Reason 2: public welfare regulatory offences

The offences listed below are regulatory offences that seek to protect the public. The objective of the strict liability offences is to provide the public with confidence that regulated insolvency engagements will be performed to a high professional standard and that the practitioner will act honestly and with integrity.
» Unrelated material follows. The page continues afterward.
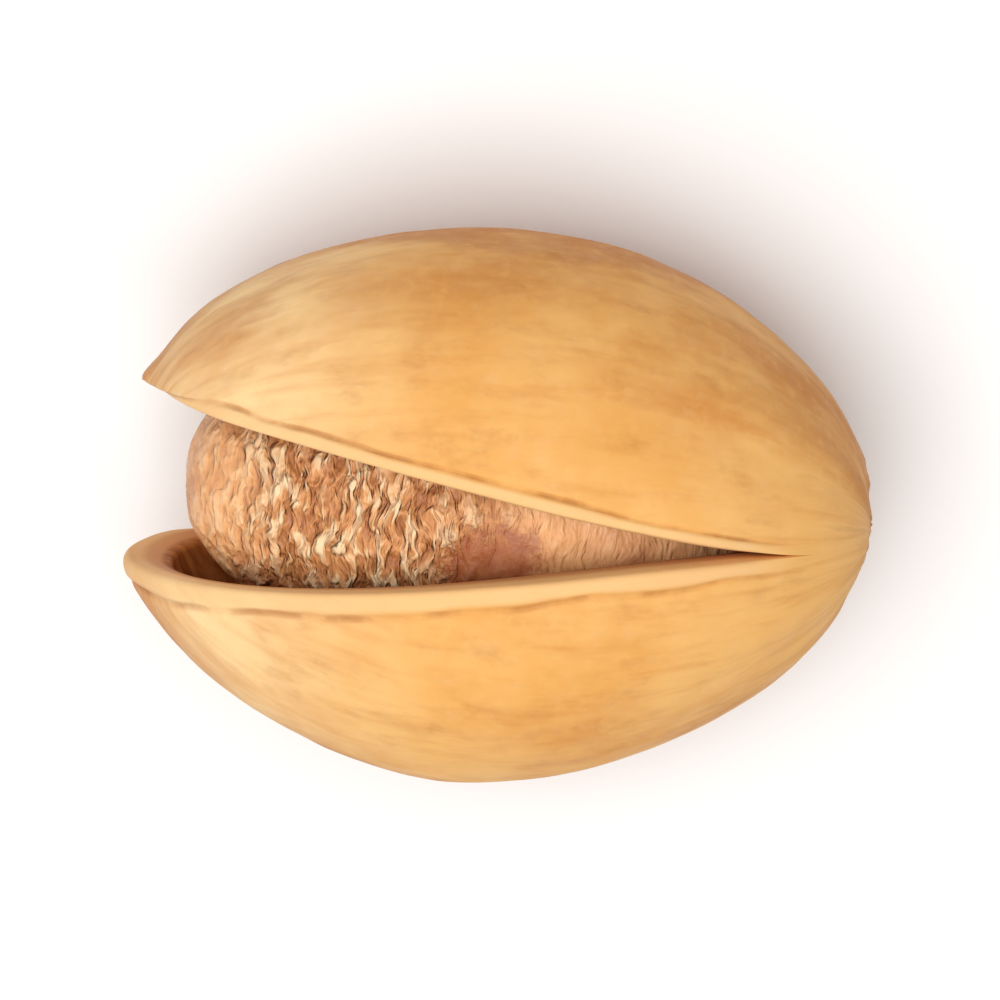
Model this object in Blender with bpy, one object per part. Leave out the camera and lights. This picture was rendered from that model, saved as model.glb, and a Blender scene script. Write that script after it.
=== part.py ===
"""A pistachio in its shell, gaping from the tip, lying with its split upwards.

The nut has two pieces. The shell is one woody solid: its two valves are still grown
together round the stem end and stand apart everywhere else. The kernel lies loose in it.

Metres, +Z up. +X points to the stem end and -X to the open tip, the suture between the
valves stands upright along X, and the origin is on the ground under the middle of the nut.
"""

import math
from collections import namedtuple

import bmesh
import bpy
from mathutils import Vector

MM = 0.001

# A profile is one edge of the nut's outline: its greatest distance from the middle line,
# where along the length that falls (0 is the tip and 1 the stem end), and how blunt its
# ends are (0.5 is an ellipse's end, and less is blunter).
Profile = namedtuple("Profile", "reach peak bluntness")

# An ovoid runs from x = tip to x = stem, with a profile for each of its four sides.
Ovoid = namedtuple("Ovoid", "tip stem left right crest belly")

# Driving dimensions of the nut.
NUT_LENGTH = 20.4 * MM
LEFT_VALVE = Profile(6.5 * MM, 0.58, 0.42)  # on +Y, from the suture outwards
RIGHT_VALVE = Profile(6.85 * MM, 0.55, 0.52)  # on -Y, and more pointed
CREST = Profile(6.9 * MM, 0.55, 0.41)  # from the middle line up to the suture
BELLY = Profile(6.7 * MM, 0.55, 0.41)  # from the middle line down to the suture
SQUARENESS = 2.1  # 2 is an ellipse's cross section
REST_CUT = 0.3 * MM  # belly taken off by the flat spot that the nut rests on
SUTURE_Y = 0.21 * MM  # the fuller right valve puts the suture this far off the middle

# The wall, which is thicker behind the tip and the stem.
WALL = 0.95 * MM
TIP_WALL = 1.35 * MM
STEM_WALL = 1.3 * MM

# The gape: how far each valve stands off the suture plane at the open tip.
TIP_GAPE = 2.5 * MM
GAPE_REACH = 21.4 * MM  # distance from the end of the split over which it opens
GAPE_POWER = 1.3

# The point of each valve.
LEFT_BEAK = 0.25 * MM
RIGHT_BEAK = 0.5 * MM
BEAK_SPREAD = 0.22  # radians round the tip

# The kernel, clear of the shell all round.
KERNEL_TIP_X = -8.7 * MM
KERNEL_STEM_X = 8.1 * MM
KERNEL_SIDE = Profile(4.7 * MM, 0.55, 0.41)
KERNEL_EDGE = Profile(5.2 * MM, 0.55, 0.41)
KERNEL_DROP = 0.1 * MM  # it lies a little below the shell's middle line

# Grid squares along each side of the six-sided sphere that the shapes grow from.
SHELL_GRID = 16
KERNEL_GRID = 12
# The split ends this many grid steps above and below the stem end.
SPLIT_END_ABOVE = 6
SPLIT_END_BELOW = 8

# The middle of the nut's length, on its middle line.
MIDDLE = Vector((0, SUTURE_Y, BELLY.reach - REST_CUT))
ON_SUTURE = 1e-6


def thinner(profile, wall):
    return profile._replace(reach=profile.reach - wall)


OUTSIDE = Ovoid(
    RIGHT_BEAK - NUT_LENGTH / 2,
    NUT_LENGTH / 2,
    LEFT_VALVE,
    RIGHT_VALVE,
    CREST,
    BELLY,
)
INSIDE = Ovoid(
    TIP_WALL - NUT_LENGTH / 2,
    NUT_LENGTH / 2 - STEM_WALL,
    thinner(LEFT_VALVE, WALL),
    thinner(RIGHT_VALVE, WALL),
    thinner(CREST, WALL),
    thinner(BELLY, WALL),
)
KERNEL = Ovoid(
    KERNEL_TIP_X, KERNEL_STEM_X, KERNEL_SIDE, KERNEL_SIDE, KERNEL_EDGE, KERNEL_EDGE
)


def clear_scene():
    for obj in list(bpy.data.objects):
        bpy.data.objects.remove(obj, do_unlink=True)


def reach_at(share, profile):
    """The profile's distance from the middle line, this share of the way to the stem end."""
    power = math.log(0.5) / math.log(profile.peak)
    wave = math.sin(math.pi * share**power)
    return profile.reach * max(wave, 0.0) ** profile.bluntness


def on_ovoid(direction, ovoid):
    """The ovoid's surface point that a unit direction from the nut's middle meets."""
    share = min(max((1 + direction.x) / 2, 0.0), 1.0)
    x = ovoid.tip + share * (ovoid.stem - ovoid.tip)
    across = math.hypot(direction.y, direction.z)
    if across < ON_SUTURE:
        return Vector((x, 0, 0))
    y, z = direction.y / across, direction.z / across
    rounding = (abs(y) ** SQUARENESS + abs(z) ** SQUARENESS) ** (-1 / SQUARENESS)
    side = reach_at(share, ovoid.left if y > 0 else ovoid.right)
    height = reach_at(share, ovoid.crest if z > 0 else ovoid.belly)
    return Vector((x, side * y * rounding, height * z * rounding))


def round_grid(squares):
    """A closed sphere of six gridded patches. Each vertex is a unit direction."""
    mesh = bmesh.new()
    bmesh.ops.create_cube(mesh, size=2)
    bmesh.ops.subdivide_edges(
        mesh, edges=mesh.edges[:], cuts=squares - 1, use_grid_fill=True
    )
    for vertex in mesh.verts:
        even = Vector([math.tan(c * math.pi / 4) for c in vertex.co])
        vertex.co = even.normalized()
    return mesh


def split_angle(steps):
    return steps * math.radians(90) / SHELL_GRID


def split_point(steps):
    """Where the split ends on the outside: this many grid steps above the stem end."""
    angle = split_angle(steps)
    return on_ovoid(Vector((math.cos(angle), 0, math.sin(angle))), OUTSIDE)


def gape(direction):
    """How far the valve stands off the suture plane in this direction."""
    upper, lower = split_point(SPLIT_END_ABOVE), split_point(-SPLIT_END_BELOW)
    point = on_ovoid(direction, OUTSIDE)
    height_share = (point.z - lower.z) / (upper.z - lower.z)
    ahead = lower.x + height_share * (upper.x - lower.x) - point.x
    opened = min(max(ahead / GAPE_REACH, 0.0), 1.0)
    return TIP_GAPE * math.sin(opened * math.pi / 2) ** GAPE_POWER


def beak(direction, valve):
    """How far the point of this valve stands forward in this direction."""
    length = LEFT_BEAK if valve > 0 else RIGHT_BEAK
    from_tip = direction.angle(Vector((-1, 0, 0)))
    return length * math.exp(-((from_tip / BEAK_SPREAD) ** 2))


def cut_split(mesh):
    """Parts the sphere's seam, except for the stretch round the stem end."""
    above, below = split_angle(SPLIT_END_ABOVE), split_angle(SPLIT_END_BELOW)
    parted = []
    for edge in mesh.edges:
        if any(abs(vertex.co.y) > ON_SUTURE for vertex in edge.verts):
            continue
        middle = (edge.verts[0].co + edge.verts[1].co) / 2
        if not -below < math.atan2(middle.z, middle.x) < above:
            parted.append(edge)
    bmesh.ops.split_edges(mesh, edges=parted)


def valve_of(vertex):
    """+1 or -1 for the valve that a vertex is on, and 0 where the two are joined."""
    if abs(vertex.co.y) > ON_SUTURE:
        return int(math.copysign(1, vertex.co.y))
    sides = {face.calc_center_median().y > 0 for face in vertex.link_faces}
    if len(sides) > 1:
        return 0
    return 1 if True in sides else -1


def cut_rest_spot(mesh):
    """Takes the belly off at the ground, which leaves a flat beside the split on each valve."""
    cut = bmesh.ops.bisect_plane(
        mesh,
        geom=mesh.verts[:] + mesh.edges[:] + mesh.faces[:],
        plane_co=(0, 0, 0),
        plane_no=(0, 0, 1),
        clear_inner=True,
    )
    rims = [part for part in cut["geom_cut"] if isinstance(part, bmesh.types.BMEdge)]
    bmesh.ops.holes_fill(mesh, edges=rims)


def shell_mesh():
    mesh = round_grid(SHELL_GRID)
    cut_split(mesh)
    valve_layer = mesh.verts.layers.int.new("valve")
    for vertex in mesh.verts:
        vertex[valve_layer] = valve_of(vertex)
    walled = bmesh.ops.extrude_face_region(mesh, geom=mesh.faces[:], use_keep_orig=True)
    inner = {part for part in walled["geom"] if isinstance(part, bmesh.types.BMVert)}
    for vertex in mesh.verts:
        direction = vertex.co.copy()
        valve = vertex[valve_layer]
        if vertex in inner:
            point = on_ovoid(direction, INSIDE)
        else:
            point = on_ovoid(direction, OUTSIDE)
            point.x -= beak(direction, valve)
        point.y += valve * gape(direction)
        vertex.co = point + MIDDLE
    cut_rest_spot(mesh)
    bmesh.ops.recalc_face_normals(mesh, faces=mesh.faces[:])
    return mesh


def kernel_mesh():
    mesh = round_grid(KERNEL_GRID)
    for vertex in mesh.verts:
        vertex.co = on_ovoid(vertex.co, KERNEL) + MIDDLE
        vertex.co.z -= KERNEL_DROP
    return mesh


def material(name, colour, roughness):
    made = bpy.data.materials.new(name)
    made.use_nodes = True
    surface = made.node_tree.nodes["Principled BSDF"]
    surface.inputs["Base Color"].default_value = (*colour, 1)
    surface.inputs["Roughness"].default_value = roughness
    surface.inputs["Metallic"].default_value = 0
    return made


def add_node(name, mesh, finish):
    data = bpy.data.meshes.new(name)
    mesh.to_mesh(data)
    mesh.free()
    data.shade_smooth()
    data.set_sharp_from_angle(angle=math.radians(40))
    data.materials.append(finish)
    made = bpy.data.objects.new(name, data)
    bpy.context.scene.collection.objects.link(made)


def main():
    clear_scene()
    add_node("shell", shell_mesh(), material("shell_tan", (0.80, 0.46, 0.17), 0.5))
    add_node("kernel", kernel_mesh(), material("kernel_skin", (0.58, 0.24, 0.1), 0.6))


main()
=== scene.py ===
# %% [markdown]
# # A pistachio in its shell
#
# This lesson finishes one roasted pistachio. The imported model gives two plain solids, the
# shell and the kernel, at their real size and place. Here each is grown again as a fine mesh
# on the same curves, so that the nut keeps its size, and then gets its rim, its wrinkles,
# its stem scar and its colours.

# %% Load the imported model
import math
from collections import namedtuple

import bmesh
import bpy
from mathutils import Matrix, Vector, noise


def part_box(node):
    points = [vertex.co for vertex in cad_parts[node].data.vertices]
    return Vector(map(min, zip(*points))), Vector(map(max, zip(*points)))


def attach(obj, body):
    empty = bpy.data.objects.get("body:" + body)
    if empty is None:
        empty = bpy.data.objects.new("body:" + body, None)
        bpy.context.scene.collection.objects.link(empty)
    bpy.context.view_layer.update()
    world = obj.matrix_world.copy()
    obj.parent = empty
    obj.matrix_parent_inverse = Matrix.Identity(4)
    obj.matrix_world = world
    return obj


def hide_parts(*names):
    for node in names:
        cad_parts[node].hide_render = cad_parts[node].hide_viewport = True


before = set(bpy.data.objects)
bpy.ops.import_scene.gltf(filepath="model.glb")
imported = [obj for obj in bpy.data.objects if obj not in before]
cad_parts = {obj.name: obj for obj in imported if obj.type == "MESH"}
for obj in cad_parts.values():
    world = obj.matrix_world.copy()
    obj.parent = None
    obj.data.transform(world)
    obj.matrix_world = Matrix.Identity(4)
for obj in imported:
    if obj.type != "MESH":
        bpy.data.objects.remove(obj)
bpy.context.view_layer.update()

MM = 0.001
shell_low, shell_high = (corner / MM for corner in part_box("shell"))
kernel_low, kernel_high = (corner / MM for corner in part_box("kernel"))
print("shell, mm:", shell_low, shell_high)
print("kernel, mm:", kernel_low, kernel_high)

# %% [markdown]
# ## The shape that both pieces grow from
#
# A pistachio is an egg that is blunt at the stem and pointed at the tip. A lathe can't turn
# it, because the two valves aren't alike and the nut is deeper than it is wide. So a formula
# gives its girth at each step along the length, once for each valve and once for the suture,
# the line where the valves meet. Everything is worked out in millimetres, with +X to the
# stem end and the suture standing upright along X.

# %% Profiles and ovoids
# A profile is one edge of the outline: its greatest distance from the middle line, where
# along the length that falls (0 is the tip), and how blunt its ends are (0.5 is an ellipse's).
Profile = namedtuple("Profile", "reach peak bluntness")
# An ovoid runs from x = tip to x = stem, with a profile for each of its four sides.
Ovoid = namedtuple("Ovoid", "tip stem left right crest belly")

REST_CUT = 0.3  # the belly is this much short of its full depth, where the nut rests
KERNEL_DROP = 0.1
WALL = 0.95
TIP_WALL = 1.35
STEM_WALL = 1.3
TIP_REACH = 0.5  # the longer valve's point stands this far in front of the ovoid
SQUARENESS = 2.1
ON_SUTURE = 1e-6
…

Having unqualified people performing this work raises the risk of incompetence, dishonesty and debtor-friendly behaviour, to the detriment of the debtor company’s creditors and to the integrity of the corporate insolvency system.

  • clause 21(2) – acting as an insolvency practitioner without a licence – maximum fine of $75,000
  • clause 52(3) – accredited body fails to provide all reasonable assistance to Registrar or otherwise hinders, obstructs or delays the Registrar in carrying out its monitoring function – maximum fine of $30,000
  • clause 74(4) – failure to comply with conditions relating to publication or disclosure of information – maximum fine of $75,000
  • clause 76(4) – insolvency practitioner makes an arrangement for giving up, in whole or part, their remuneration to any person – maximum fine of $75,000
  • clause 79(3) – insolvency practitioner purchases assets of the debtor company without the leave of the High Court – maximum fine of $75,000
  • clause 80(2) – a person acts as a solvent company liquidator without being a member of a recognised professional body or a licensed insolvency practitioner – maximum fine of $75,000
  • clause 83(5) – a person fails to comply with a requirement imposed by the Registrar under the Registrar’s powers of inspection, or obstructs or hinders the Registrar or a person authorised by the Registrar in exercising such a power – maximum fine of $30,000.